Et des aphorismes définitifs qui placent Canetti auprès des Cioran et Leopardi, même si sa démarche est plus pragmatique. Sur ces milliers de notes très éparses, retenons par exemple :

"Toujours sentir la présence de la mort sans partager aucune des religions consolatrices, quelle aventure, quelle effroyable aventure" (...)
"Un peuple d'hommes-kangourous qui se baladent partout avec leurs morts tout racornis serrés dans la poche ventrale" (...)
"On ne meurt pas de chagrin, de chagrin on continue de vivre" (...)
"Il mourut pour accomplir les dernières volontés de son argent" (...)
"Je ne veux plus enterrer personne.

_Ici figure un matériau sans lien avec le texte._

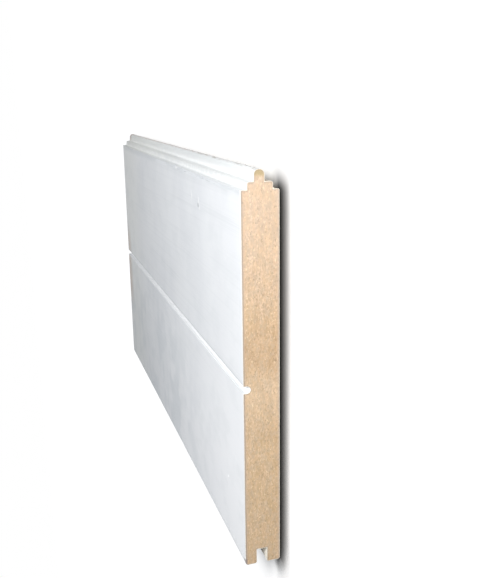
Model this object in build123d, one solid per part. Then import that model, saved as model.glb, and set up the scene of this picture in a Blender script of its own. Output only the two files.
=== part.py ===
"""A tongue and groove wall board, milled along its whole length from one piece of fibreboard.

The board lies flat on its back. X runs along it, +Y runs across it towards the tongue, and +Z
points out of its face. The origin is on the back, under the middle of the board. Boards of this
kind go up edge to edge: the tongue of one enters the groove of the next until the shoulders
meet. The face then shows a row of equal planks, with a channel as wide as the milled one at
each joint. All sizes are in millimetres.
"""
import os

from build123d import *

# The blank that the board is milled from.
board_length = 340.0
board_thickness = 18.0

# The face is split into two equal planks by a round-bottomed channel.
plank_width = 91.5
channel_width = 3.5
channel_depth = 3.5

# At the tongue edge both faces are rebated back to a shoulder.
rebate_depth = 3.0
rebate_root_radius = 1.3
shoulder_radius = 1.0

# The tongue stands on the shoulder, and the groove takes it with a running clearance. Both
# share one centre line, so that the faces of two joined boards are level.
centre_line_below_face = 8.6
tongue_thickness = 5.0
tongue_length = 5.5
tongue_nose_radius = 2.3
groove_side_clearance = 0.2
groove_end_gap = 2.3
groove_root_radius = 0.4

# The sharp edges left by the cutters are eased, most of all on the lips of the groove. The lip on
# the face is rounded outside too, so that a joint shows as a soft line.
face_edge_radius = 0.4
lip_face_radius = 1.5
front_lip_radius = 1.0
back_lip_radius = 0.3
back_edge_radius = 1.0

# Places across the board, from the groove edge, and heights above the back.
channel_low = plank_width
channel_high = channel_low + channel_width
face_width = channel_high + plank_width
cover_width = face_width + channel_width
overall_width = cover_width + tongue_length
groove_depth = tongue_length + groove_end_gap
centre_height = board_thickness - centre_line_below_face
tongue_bottom = centre_height - tongue_thickness / 2
tongue_top = centre_height + tongue_thickness / 2
groove_bottom = tongue_bottom - groove_side_clearance
groove_top = tongue_top + groove_side_clearance
shoulder_bottom = rebate_depth
shoulder_top = board_thickness - rebate_depth

# Primer fills the two roots of the tongue. A lip is eased by its root's radius less the clearance,
# so that it goes home against the shoulder without riding on the fillet.
front_root_radius = front_lip_radius + groove_side_clearance
back_root_radius = back_lip_radius + groove_side_clearance

# Each shoulder is flat between the tongue's root and its own outer corner. The narrower one sets
# how large those two can be.
narrow_shoulder = min(tongue_bottom - shoulder_bottom, shoulder_top - tongue_top)
largest_on_shoulder = 0.49 * narrow_shoulder


def rectangle(low, high):
    """A rectangle of the section between two corners, each (place across, height)."""
    middle = ((low[0] + high[0]) / 2, (low[1] + high[1]) / 2)
    return Pos(*middle) * Rectangle(high[0] - low[0], high[1] - low[1])


def stepped_blank():
    """The full section up to the shoulder, less the rebate in each face."""
    blank = rectangle((0, 0), (cover_width, board_thickness))
    back_rebate = rectangle((face_width, 0), (cover_width, shoulder_bottom))
    face_rebate = rectangle((face_width, shoulder_top), (cover_width, board_thickness))
    return blank - back_rebate - face_rebate


def tongue():
    """The tongue, from its root on the shoulder to its nose."""
    return rectangle((cover_width, tongue_bottom), (overall_width, tongue_top))


def groove():
    """The groove that takes the next board's tongue, open at the groove edge."""
    return rectangle((0, groove_bottom), (groove_depth, groove_top))


def channel():
    """The round-bottomed channel down the middle of the face."""
    nose_radius = channel_width / 2
    nose_height = board_thickness - channel_depth + nose_radius
    sides = rectangle((channel_low, nose_height), (channel_high, board_thickness))
    nose = Pos((channel_low + channel_high) / 2, nose_height) * Circle(nose_radius)
    return sides + nose


def rounded(section, radius, corners):
    """The section with the corners at these points rounded to one radius."""
    vertices = [section.vertices().sort_by_distance((*corner, 0))[0] for corner in corners]
    return fillet(vertices, radius)


def board_section():
    """The whole outline of the board, as seen on its sawn end."""
    section = stepped_blank() + tongue() - groove() - channel()

    # The tongue edge, from the nose inwards.
    section = rounded(section, tongue_nose_radius,
                      [(overall_width, tongue_bottom), (overall_width, tongue_top)])
    section = rounded(section, min(back_root_radius, largest_on_shoulder),
                      [(cover_width, tongue_bottom)])
    section = rounded(section, min(front_root_radius, largest_on_shoulder),
                      [(cover_width, tongue_top)])
    section = rounded(section, min(shoulder_radius, largest_on_shoulder),
                      [(cover_width, shoulder_bottom), (cover_width, shoulder_top)])
    section = rounded(section, rebate_root_radius,
                      [(face_width, shoulder_bottom), (face_width, shoulder_top)])

    # The groove edge, from the bottom of the groove outwards.
    section = rounded(section, groove_root_radius,
                      [(groove_depth, groove_bottom), (groove_depth, groove_top)])
    section = rounded(section, lip_face_radius, [(0, board_thickness)])
    section = rounded(section, front_lip_radius, [(0, groove_top)])
    section = rounded(section, back_lip_radius, [(0, groove_bottom)])
    section = rounded(section, back_edge_radius, [(0, 0)])

    # The edges of the channel, and of the rebates in the face and the back.
    return rounded(section, face_edge_radius,
                   [(channel_low, board_thickness), (channel_high, board_thickness),
                    (face_width, board_thickness), (face_width, 0)])


def board():
    """The board: its section, centred across the origin and run out to both sawn ends."""
    centred = Pos(-overall_width / 2, 0) * board_section()
    return extrude(Plane.YZ * centred, board_length / 2, both=True)


os.makedirs("parts", exist_ok=True)
solid = board()
export_step(solid, "parts/board.step")
print("cover width", cover_width, "overall width", overall_width)
print("volume in cubic millimetres", round(solid.volume))
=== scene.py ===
# %% [markdown]
# # A primed tongue and groove board
#
# This board is fibreboard, pressed from wood fibre, milled along its whole length and sprayed
# with white primer. The one thing that gives it its shape is its section: a tongue on one edge, a
# groove in the other, and a channel down the middle that makes one board look like two planks.
# The two ends are sawn across after spraying, so they show the raw board with a line of primer
# round it.
#
# The file first mixes the finishes. Then it works as the factory does: it runs the section along
# the board, saws the ends, and adds the small faults of the primer. Last, it sets up the studio.

from math import radians

import bmesh
import bpy
import numpy as np
from mathutils import Matrix, Vector, geometry


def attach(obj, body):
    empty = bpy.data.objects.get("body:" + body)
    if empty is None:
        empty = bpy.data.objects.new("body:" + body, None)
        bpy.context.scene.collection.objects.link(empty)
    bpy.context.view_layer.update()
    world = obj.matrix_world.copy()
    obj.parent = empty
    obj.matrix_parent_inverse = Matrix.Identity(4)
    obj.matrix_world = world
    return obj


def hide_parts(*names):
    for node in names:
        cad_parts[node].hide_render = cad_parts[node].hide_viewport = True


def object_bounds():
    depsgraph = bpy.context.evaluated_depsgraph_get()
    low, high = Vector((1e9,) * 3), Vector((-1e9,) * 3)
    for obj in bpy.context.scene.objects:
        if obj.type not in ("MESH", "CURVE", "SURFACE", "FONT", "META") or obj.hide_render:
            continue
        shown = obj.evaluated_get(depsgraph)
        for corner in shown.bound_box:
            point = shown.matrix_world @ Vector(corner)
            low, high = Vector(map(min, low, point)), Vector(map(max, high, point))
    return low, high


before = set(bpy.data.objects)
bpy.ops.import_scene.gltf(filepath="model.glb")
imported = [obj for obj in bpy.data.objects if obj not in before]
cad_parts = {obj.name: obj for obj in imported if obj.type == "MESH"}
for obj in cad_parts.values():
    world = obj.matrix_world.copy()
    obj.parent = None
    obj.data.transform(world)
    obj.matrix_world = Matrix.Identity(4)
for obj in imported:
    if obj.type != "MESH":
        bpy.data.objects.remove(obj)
cad_low, cad_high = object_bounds()
MM = 0.001
print("board, mm:", [round(side / MM, 1) for side in cad_high - cad_low])

# %% [markdown]
# ## The sizes of the section
#
# A section is drawn from the edge that the cutter sets its fence against. Here that is the
# groove edge, and heights count from the back. The length, the thickness and the overall width
# come from the frame. The rest are the workshop sizes of this pattern.

# %% Sizes in millimetres
length = (cad_high.x - cad_low.x) / MM
overall_width = (cad_high.y - cad_low.y) / MM
thickness = (cad_high.z - cad_low.z) / MM

channel_width = 3.5
channel_depth = 3.5
rebate_depth = 3.0
rebate_width = 3.5
tongue_length = 5.5
tongue_thickness = 5.0
groove_clearance = 0.2
groove_end_gap = 2.3
centre_line_below_face = 8.6

cover_width = overall_width - tongue_length
face_width = cover_width - rebate_width
plank_width = (face_width - channel_width) / 2
groove_depth = tongue_length + groove_end_gap
tongue_high = thickness - centre_line_below_face + tongue_thickness / 2
tongue_low = tongue_high - tongue_thickness
groove_high = tongue_high + groove_clearance
groove_low = tongue_low - groove_clearance
print("planks of", plank_width, "mm, cover width", cover_width, "mm")

# %% [markdown]
# ## The corners
#
# The outline needs only its corners, each with the radius that eases it. A corner is rounded
# twice here. The first radius is what the eye sees, the surface of the primer. The second is the
# fibreboard under it. They differ most where primer pools: in an inner corner the cutter leaves
# the board sharp, and the wet primer fills it with a fillet.

# %% Corners of the section
primer_film = 0.18
cut_sharp = 0.15
channel_nose = channel_width / 2
rebate_high = thickness - rebate_depth
channel_bottom = thickness - channel_depth
channel_far = plank_width + channel_width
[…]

Plutôt être enterré moi-même"

Avec les années, Canetti se résigne de plus en plus à l'idée de mourir, victime des disparitions nombreuses et effroyables qu'il a surmontées (sa mère, sa femme, des confrères écrivains). Deux ans avant sa mort, il se promène dans un cimetière de Zurich pour y choisir sa dernière demeure. Puis il décède en 1994, finalement vaincu par la mort... et sans avoir ordonné ses réflexions sur celle-ci. Ce grand livre contre la mort n'aura donc pas abouti... à cause de la vie, à cause de la mort. Un grand livre sur la mort est-il tout simplement possible à réaliser ici-bas ? N'est-ce pas un échec en soi ? Le livre n'est alors que la trace d'une souffrance métaphysique insoluble.

Ces carnets posthumes, sans atteindre la puissance évocatrice d'un Cioran, embrassent le scandale de la création humaine. Sans religion, mystique et paradis, la mort est l'arrêt brutal du tout vivant, sensible et merveilleux. Canetti, obsédé par cette fin absurde, a tenté de décrire cet état durant une vie d'écrivain, marquant (et déprimant ?) son lecteur... pour l'éternité.